How much the school would pay to tuition seventh- and eighth-graders out depends on a number of factors. The town could make Thetford Academy, which currently charges $19,386 in tuition, its designated middle school, or it could adopt a school choice model and let parents decide where to send their children. Other area schools include The Sharon Academy, which charges $15,933 in tuition, White River Valley School in Bethel, which charges $16,425, and Richmond Middle School, which would cost $22,000 per student. How those costs would compare with the current K-8 model also depends on enrollment.
After the Jan. 21 meeting, the School Board created a planning committee that will continue to explore long-term options for the seventh and eighth grades. The board hopes to present a plan to voters in time for town elections in November so they can create a budget for 2021-22 that reflects voters’ wishes.
It’s difficult to predict what will happen when the community has its say.
Tanya Croke, whose son is currently a sixth-grader at The Newton School, was pleased with the board’s decision last week, although she’d like to see the school offer a foreign language program.

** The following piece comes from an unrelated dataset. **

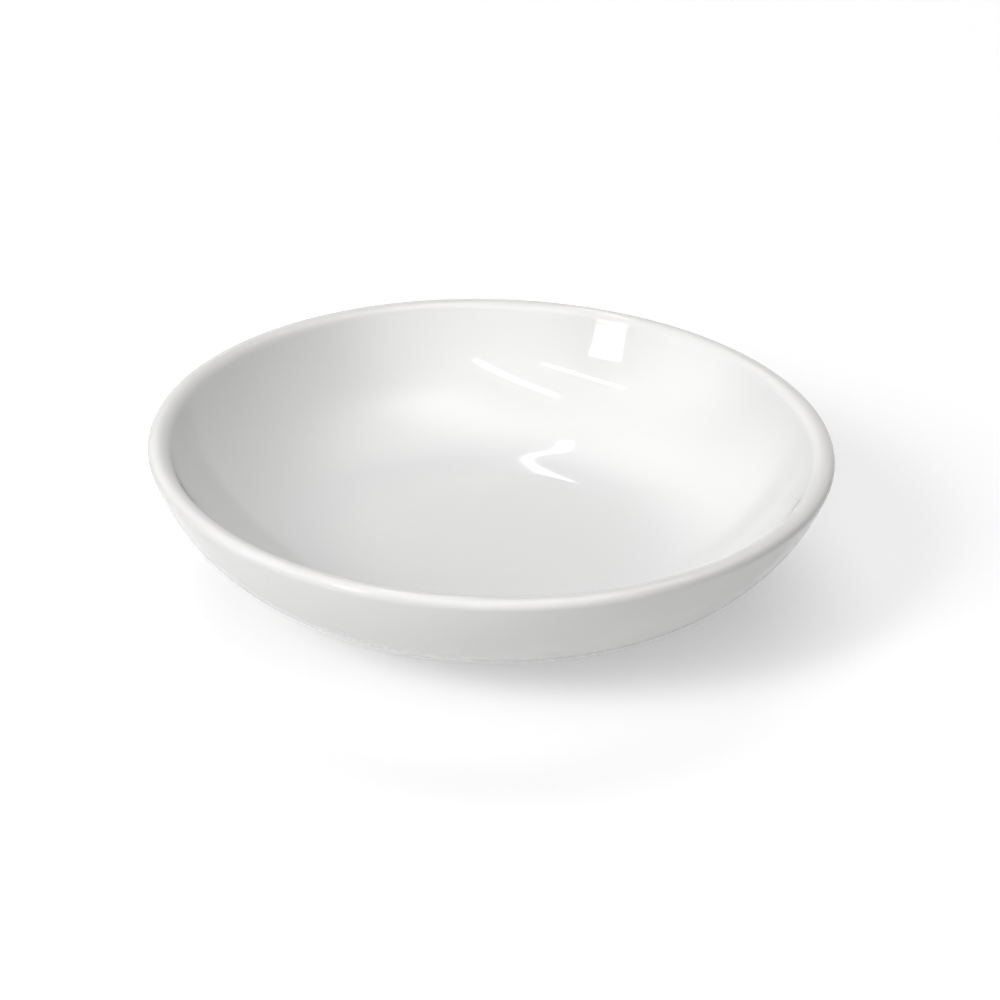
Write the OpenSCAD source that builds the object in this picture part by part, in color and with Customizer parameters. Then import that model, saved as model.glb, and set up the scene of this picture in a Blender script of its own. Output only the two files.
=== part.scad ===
// Small round porcelain sauce dish: a fired body on a bare foot ring, and its two skins of glaze.
// Millimetres, +Z up. The origin is the centre of the foot ring's resting face.

/* [Dish] */
// Diameter over the rim
dish_d = 95; // [80:1:110]
// Height from the resting face to the top of the rim
dish_h = 20.5; // [19:0.5:24]
// Radius of the rim's outer edge
rim_edge_r = 0.9; // [0.6:0.1:1.4]
// Radius of the rim's top and inner side
rim_crown_r = 2; // [1.6:0.1:2.6]
// Height angle at which the outer edge goes over into the top, in degrees
rim_join_a = 65; // [50:5:90]
// Thickness of the floor, glaze included
floor_t = 3; // [2.4:0.1:4]
// Diameter of the level part of the well
well_flat_d = 34; // [28:1:42]
// Radius of the gentle bend from the level part up to the wall
bend_r = 56; // [40:1:80]
// Turn of the gentle bend, in degrees
bend_a = 7; // [4:0.5:10]

/* [Foot ring] */
// Outer diameter of the bare ring
foot_d = 50; // [44:1:56]
// Width of the bare ring
foot_w = 2.8; // [2.2:0.1:3.6]
// Height at which the wall springs from the ring
foot_h = 1.85; // [1.7:0.05:2.4]
// Depth of the glazed recess inside the ring
recess_depth = 1.7; // [1.5:0.05:2.2]
// Radius of the hollow where the wall meets the ring
wall_fillet_r = 0.8; // [0.5:0.1:1]
// Radius of the corner inside the recess, in the body
recess_fillet_r = 1; // [0.6:0.1:1.2]
// Bevel on both edges of the resting face
foot_bevel = 0.4; // [0.2:0.05:0.6]

/* [Glaze] */
// Thickness of the fired glaze
glaze_t = 0.3; // [0.15:0.05:0.4]
// Height of the band wiped bare above the resting face
bare_h = 0.7; // [0.6:0.05:0.8]

/* [Hidden] */
$fn = 180;

// Turn of each step along a round stretch of the section, in degrees
arc_step = 3;

// Sections are drawn in the half plane [distance from the axis, height], glazed face first.
foot_r = foot_d / 2;
foot_in_r = foot_r - foot_w;
foot_glaze_r = foot_r + glaze_t;
foot_mid_r = foot_r - foot_w / 2;
well_r = well_flat_d / 2;
well_z = recess_depth + floor_t;

// Centres of the rim's round top and of its tighter outer edge
rim_step = (rim_crown_r - rim_edge_r) * [cos(rim_join_a), sin(rim_join_a)];
crown_c = [dish_d / 2 - rim_edge_r - rim_step[0], dish_h - rim_crown_r];
edge_c = crown_c + rim_step;

// The well rises from its level part in a gentle bend.
bend_c = [well_r, well_z + bend_r];
bend_up = [-sin(bend_a), cos(bend_a)];
bend_end = bend_c - bend_r * bend_up;

// The inner wall is the arc that follows on from the bend and meets the rim's top without a corner.
inner_span = bend_end - crown_c;
inner_r = (inner_span * inner_span - rim_crown_r ^ 2) / (2 * (rim_crown_r - inner_span * bend_up));
inner_c = bend_end + inner_r * bend_up;
inner_start = bend_a - 90;
inner_end = toward(inner_c, crown_c);

// The outer wall is level over the middle of the foot ring and meets the outer edge the same way.
outer_run = edge_c[0] - foot_mid_r;
outer_rise = edge_c[1] - foot_h;
outer_r = (outer_run ^ 2 + outer_rise ^ 2 - rim_edge_r ^ 2) / (2 * (outer_rise - rim_edge_r));
outer_c = [foot_mid_r, foot_h + outer_r];
outer_start = toward(outer_c, edge_c);

// The hollow touches the outer wall and the upright side of the foot ring.
hollow_x = foot_glaze_r + wall_fillet_r;
hollow_drop = sqrt((outer_r + wall_fillet_r) ^ 2 - (hollow_x - outer_c[0]) ^ 2);
hollow_c = [hollow_x, outer_c[1] - hollow_drop];
outer_end = toward(outer_c, hollow_c);

// Corner between the bare ring and the bare ceiling of the recess
ceiling_z = recess_depth + glaze_t;
corner_c = [foot_in_r - recess_fillet_r, ceiling_z - recess_fillet_r];

// Direction from one point to another, in degrees
function toward(a, b) = atan2(b[1] - a[1], b[0] - a[0]);

// Points of an arc about c from angle a0 to angle a1, both ends included
function arc(c, r, a0, a1) =
    let (n = ceil(abs(a1 - a0) / arc_step))
    [for (i = [0:n]) let (a = a0 + (a1 - a0) * i / n) c + r * [cos(a), sin(a)]];

// The same arc without its first point, to follow on from another one
function arc_on(c, r, a0, a1) =
    let (p = arc(c, r, a0, a1))
    [for (i = [1:len(p) - 1]) p[i]];

function backwards(p) = [for (i = [len(p) - 1:-1:0]) p[i]];

// Upper face of the section at a given depth below the glaze's surface:
// well, inner wall, rim, outer wall and hollow, as far as the ring's upright side
function upper_face(depth) = concat(
    [[0, well_z - depth]],
    arc(bend_c, bend_r + depth, -90, inner_start),
    arc_on(inner_c, inner_r + depth, inner_start, inner_end),
    arc_on(crown_c, rim_crown_r - depth, inner_end + 180, rim_join_a),
    arc_on(edge_c, rim_edge_r - depth, rim_join_a, outer_start),
    arc_on(outer_c, outer_r - depth, outer_start, outer_end),
    arc_on(hollow_c, wall_fillet_r + depth, outer_end + 180, 180)
);

// Underside inside the ring, from the ring's inner side to the axis, lowered by drop
function recess_face(drop) = concat(
    arc(corner_c, recess_fillet_r - drop, 0, 90),
    [[0, ceiling_z - drop]]
);

// Fired body: bare at the foot ring, glazed everywhere else
module porcelain_body() {
    color("antiquewhite")
    rotate_extrude()
    polygon(concat(
        upper_face(glaze_t),
        [
            [foot_r, foot_bevel],
            [foot_r - foot_bevel, 0],
            [foot_in_r + foot_bevel, 0],
            [foot_in_r, foot_bevel]
        ],
        recess_face(0)
    ));
}

// Glaze over the well, the rim and the outside, down to the bare band on the foot ring
module glaze_coat() {
    color("whitesmoke")
    rotate_extrude()
    polygon(concat(
        upper_face(0),
        [
            [foot_glaze_r, bare_h],
            [foot_r, bare_h]
        ],
        backwards(upper_face(glaze_t))
    ));
}

// Glaze patch in the recess, cut off from the coat by the bare ring
module foot_recess_glaze() {
    color("snow")
    rotate_extrude()
    polygon(concat(
        [[foot_in_r, bare_h]],
        recess_face(0),
        backwards(recess_face(glaze_t)),
        [[foot_in_r - glaze_t, bare_h]]
    ));
}

porcelain_body();
glaze_coat();
foot_recess_glaze();
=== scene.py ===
import math

import bpy
from mathutils import Matrix, Vector


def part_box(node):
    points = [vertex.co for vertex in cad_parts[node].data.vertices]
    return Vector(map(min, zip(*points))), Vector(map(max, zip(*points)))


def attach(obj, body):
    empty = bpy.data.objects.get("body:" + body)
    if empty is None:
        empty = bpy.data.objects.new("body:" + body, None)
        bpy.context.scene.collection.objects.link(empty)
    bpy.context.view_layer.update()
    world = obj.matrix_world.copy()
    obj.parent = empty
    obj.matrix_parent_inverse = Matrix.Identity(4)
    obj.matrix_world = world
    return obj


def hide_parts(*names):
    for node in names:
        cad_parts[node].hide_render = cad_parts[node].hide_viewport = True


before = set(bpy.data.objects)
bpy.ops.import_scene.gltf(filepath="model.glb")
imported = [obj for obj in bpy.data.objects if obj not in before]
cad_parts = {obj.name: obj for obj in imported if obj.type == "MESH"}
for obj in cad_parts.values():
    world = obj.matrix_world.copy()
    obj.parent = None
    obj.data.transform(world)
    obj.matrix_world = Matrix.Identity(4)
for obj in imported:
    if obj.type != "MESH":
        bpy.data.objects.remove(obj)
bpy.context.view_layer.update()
scene = bpy.context.scene
scene.view_settings.view_transform = "Standard"
mm = 0.001
print("frame loaded:", ", ".join(sorted(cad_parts)))


class Wire:
    # one socket of a node; + - * / ** on it add Math nodes
    def __init__(self, tree, socket):
        self.tree = tree
        self.socket = socket

    def maths(self, operation, first, second):
        return self.tree.make("ShaderNodeMath", {"operation": operation}, {0: first, 1: second})

    def __add__(self, other):
        return self.maths("ADD", self, other)

    def __radd__(self, other):
        return self.maths("ADD", other, self)

    def __sub__(self, other):
        return self.maths("SUBTRACT", self, other)

    def __rsub__(self, other):
        return self.maths("SUBTRACT", other, self)

    def __mul__(self, other):
        return self.maths("MULTIPLY", self, other)

    def __rmul__(self, other):
        return self.maths("MULTIPLY", other, self)

    def __truediv__(self, other):
        return self.maths("DIVIDE", self, other)

    def __pow__(self, other):
        return self.maths("POWER", self, other)

    def out(self, name):
        return Wire(self.tree, self.socket.node.outputs[name])


class Tree:
    # makes the nodes of a material, a world or a geometry group
    def __init__(self, nodeTree):
        self.nodeTree = nodeTree

    def make(self, kind, settings=None, sockets=None, output=0):
        node = self.nodeTree.nodes.new(kind)
        for name, value in (settings or {}).items():
            if name == "stops":
                self.setStops(node.color_ramp, value)
            else:
                setattr(node, name, value)
        for name, value in (sockets or {}).items():
            if isinstance(value, Wire):
                self.nodeTree.links.new(value.socket, node.inputs[name])
            else:
                node.inputs[name].default_value = value
        return Wire(self, node.outputs[output]) if len(node.outputs) else node

    def setStops(self, ramp, stops):
        while len(ramp.elements) < len(stops):
            ramp.elements.new(0.5)
        for element, (place, shade) in zip(ramp.elements, stops):
            element.position = place
            element.color = (shade, shade, shade, 1)

    def mixColour(self, factor, first, second):
        sockets = {0: factor, 6: first, 7: second}
        return self.make("ShaderNodeMix", {"data_type": "RGBA"}, sockets, output=2)

    def noise(self, place, scale, detail, rough=0.5):
        sockets = {"Vector": place, "Scale": scale, "Detail": detail, "Roughness": rough}
        return self.make("ShaderNodeTexNoise", None, sockets)

    def ramp(self, value, stops):
        ramped = self.make("ShaderNodeValToRGB", {"stops": stops}, {"Fac": value})
        ramped.socket.node.color_ramp.interpolation = "EASE"
        return ramped


def materialTree(name):
    material = bpy.data.materials.new(name)
    material.use_nodes = True
    material.node_tree.nodes.clear()
    return material, Tree(material.node_tree)


# Camera, at the photograph's viewing angle
cameraView = {
    "elevation": 28.579,  # degrees above the table
    "distance": 475 * mm,  # from the centre of the foot
    "turn": 0.165,  # degrees, to the right of the foot's centre
    "rise": 1.127,  # degrees, above it
    "roll": 1.517,  # degrees, clockwise in the picture
    "lens": 120.964,  # focal length and sensor width, in real millimetres
    "sensor": 36,
}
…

“He would prefer to stay here,” she said.
Jane Prescott pays out of her own pocket to send her seventh-grade daughter to Crossroads Academy in Lyme because she doesn’t think The Newton School offers a challenging enough curriculum or enough extra-curricular opportunities. She thinks eliminating the seventh and eighth grades makes sense from both a financial and educational perspective.
“I think the cost to educate these kids in this building is getting really expensive,” she told the School Board.
“I want choice,” she said after the meeting. “I have always had to seek opportunities for my kids outside of town. … It’s tough being in a small town.”